Customer attrition, often referred to as churn, happens when customers stop using a company’s products or services over time.
In the SaaS industry, this is a critical metric because recurring revenue depends on retaining subscribers. Businesses track attrition rates to understand how well they maintain their customer base and identify any underlying issues causing users to leave.
For example, if a SaaS company starts the year with 1,000 subscribers and loses 100 by year-end, its customer attrition rate would be 10%. Understanding this metric helps businesses assess the health of their subscription model.
Causes of Customer Attrition
Several factors contribute to customer attrition, and pinpointing the exact reasons requires detailed analysis. Common causes include poor customer service, lack of product updates, better competitor offers, and misaligned expectations. In the SaaS world, technical issues like downtime, bugs, and limited features can push users to switch providers.
Other causes can be industry-specific. For instance, seasonal businesses may naturally experience higher attrition during off-peak times. Companies need to conduct regular customer feedback surveys and performance reviews to uncover what drives their attrition.
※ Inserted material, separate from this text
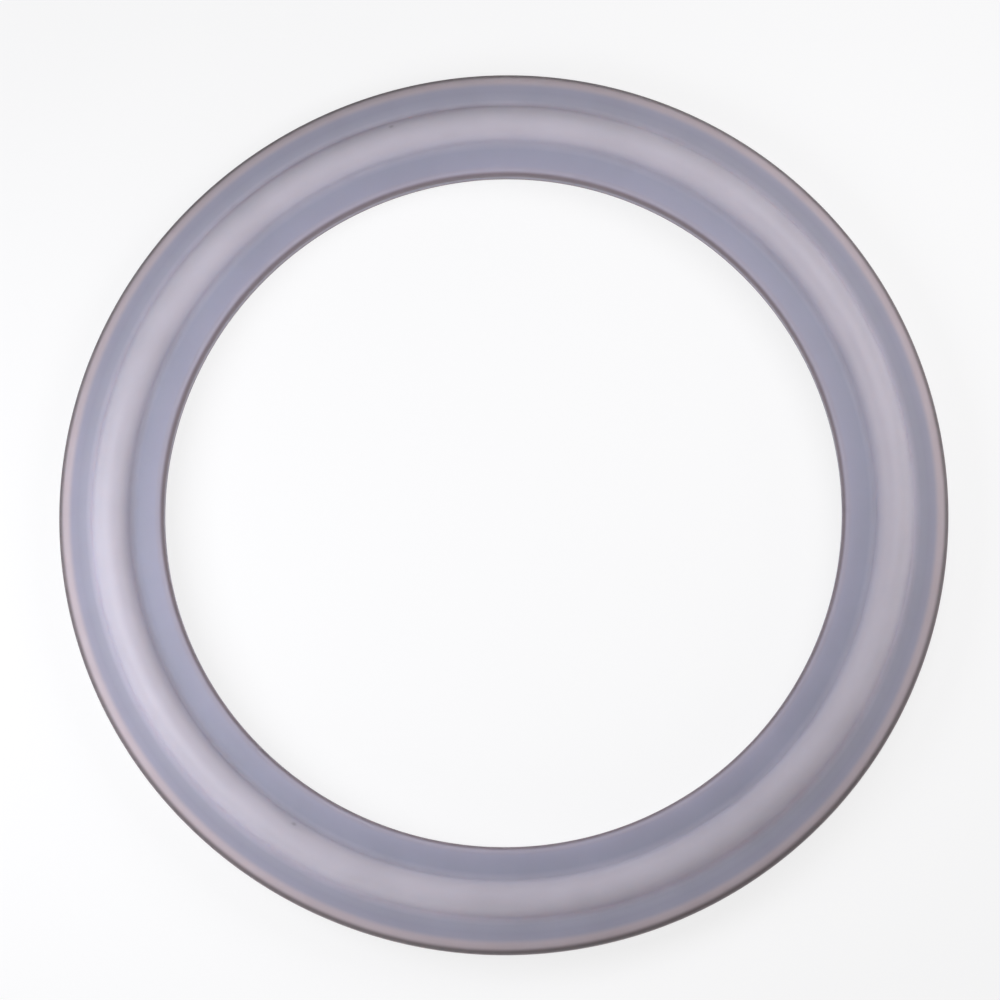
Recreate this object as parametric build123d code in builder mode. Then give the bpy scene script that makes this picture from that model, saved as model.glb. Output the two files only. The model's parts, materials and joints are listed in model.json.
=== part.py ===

How to Calculate and Reduce Attrition
Calculating the attrition rate is straightforward using this formula:
Attrition Rate = (Number of Customers Lost During a Period / Total Customers at the Start of the Period) × 100
This calculation provides a clear picture of customer retention performance. Businesses should analyze this rate frequently and compare it against industry benchmarks.
To reduce customer attrition, companies should focus on improving customer experience, enhancing product features, offering personalized solutions, and maintaining competitive pricing. Developing a customer retention model that predicts potential churn through behavior analysis and engagement tracking can also help prevent losses before they occur.